Classes started today. So I went to my 9 o clock, and then sat smoking in the courtyard till my 2 o clock. Had a hot dog, read the material for the 2 o clock. The reading is easy. It takes very little effort to breeze right through it. And, once you've done it, you're set for like a week, it seems, because we certainly don't go through a lot in class.

So, to summarize my law school experience so far: 1-I'm crashing really hard for some reason. 2-It's so insanely fucking easy it's not funny. 3-This is really training school for assholes with money and pedigree. 4-The number of people I'd consider "cool" that I've met so far is really, really, really low. And I don't even necessarily mean "smart." I just mean "cool."

Of course, these are all the deluded ravings of somebody who really hates all mankind and has a big chip on his shoulder about, well, a lot of things. So it's all subjective. But I will add this one bit.

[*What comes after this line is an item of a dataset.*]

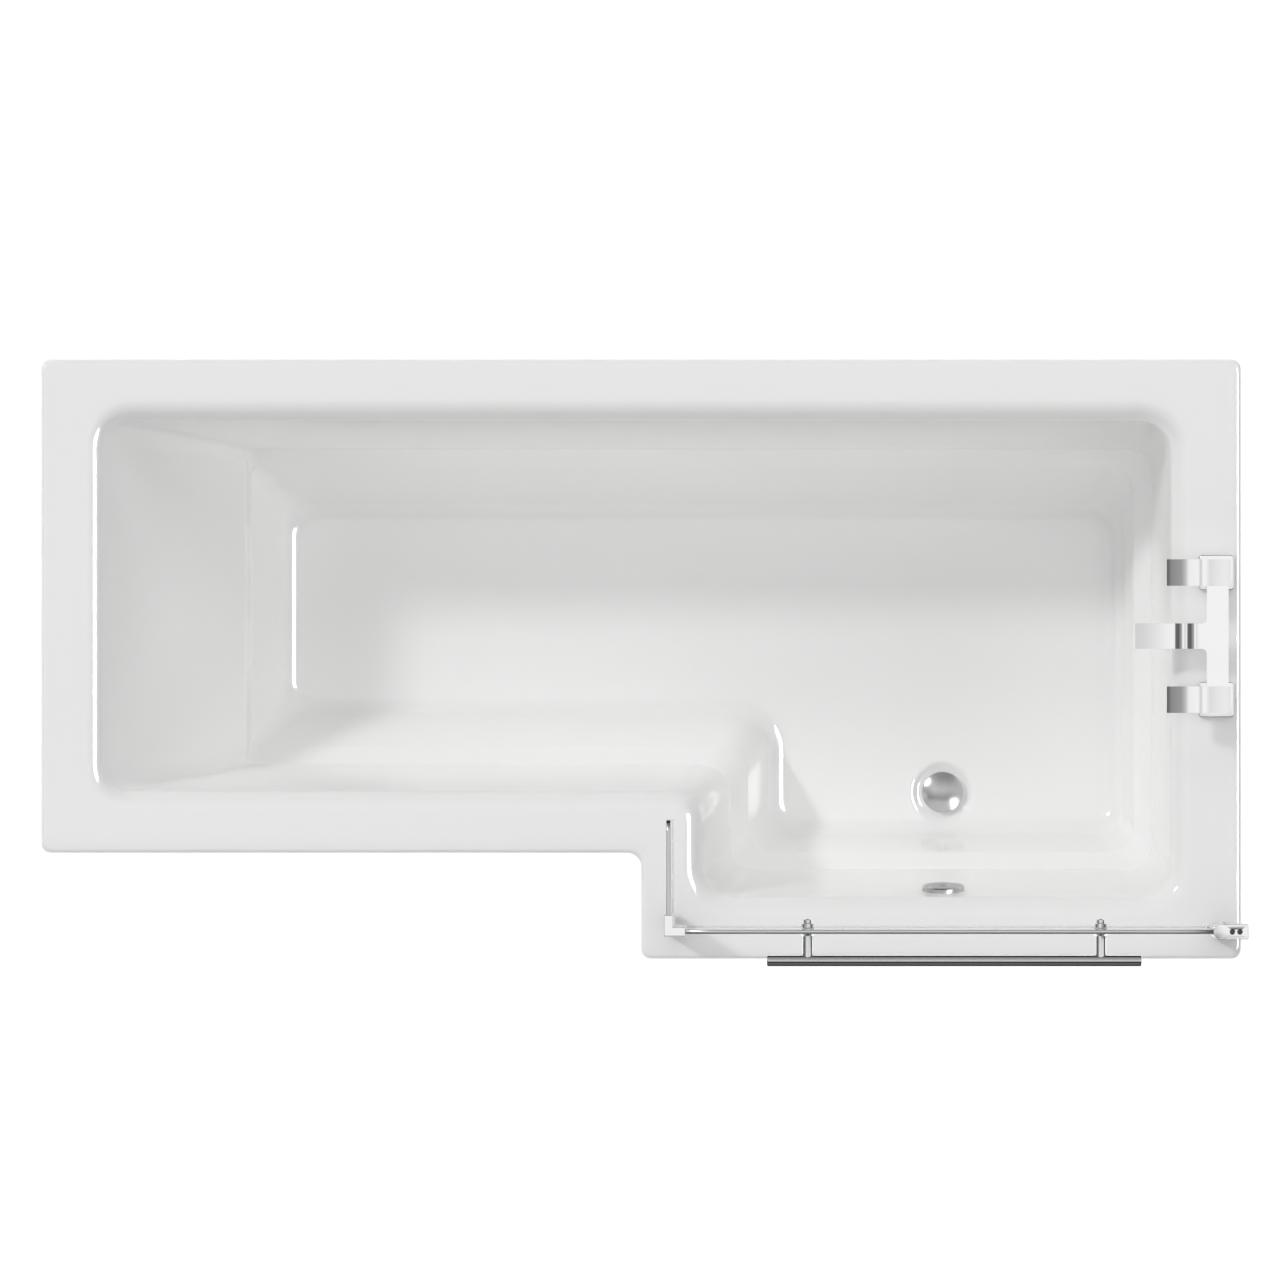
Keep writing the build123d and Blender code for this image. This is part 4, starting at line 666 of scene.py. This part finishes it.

I brought my father's old Argus C3 to school today to take some pictures around campus. I've shot two rolls on that fucker already, so I'm starting to get the hang of it a little. It's freaky, it has f stop settings and shutter speed and all sorts of completely non-electrical-non-automatic mechanisms in it that you have to push and twist and push, then twist and it's great.

But still I've lugged that fucker around Creve Coeur lake and taken pix with it. And I've lugged it around Kirkwood. And before that, I'd take the shitty little Kodak Cameo Focus Free around anywhere and taken all sorts of random shots.

But, and this is probably just me, when I had that thing on campus, I hid in the most godforsaken areas to take pix. I walked the campus and saw things I wanted to shoot, like nice floral arrangements and freaky letters carved into the ground around the library. They were all in plain sight on the campus, though, so I had to just keep going, I couldn't stop, couldn't focus, couldn't snap. And it's a vibe I've long gotten from campuses. When I'm there, I feel so outside the norm that I just can't risk deviating any further. Or I don't have the guts to do so.

Or something. Law school, so far, sucks.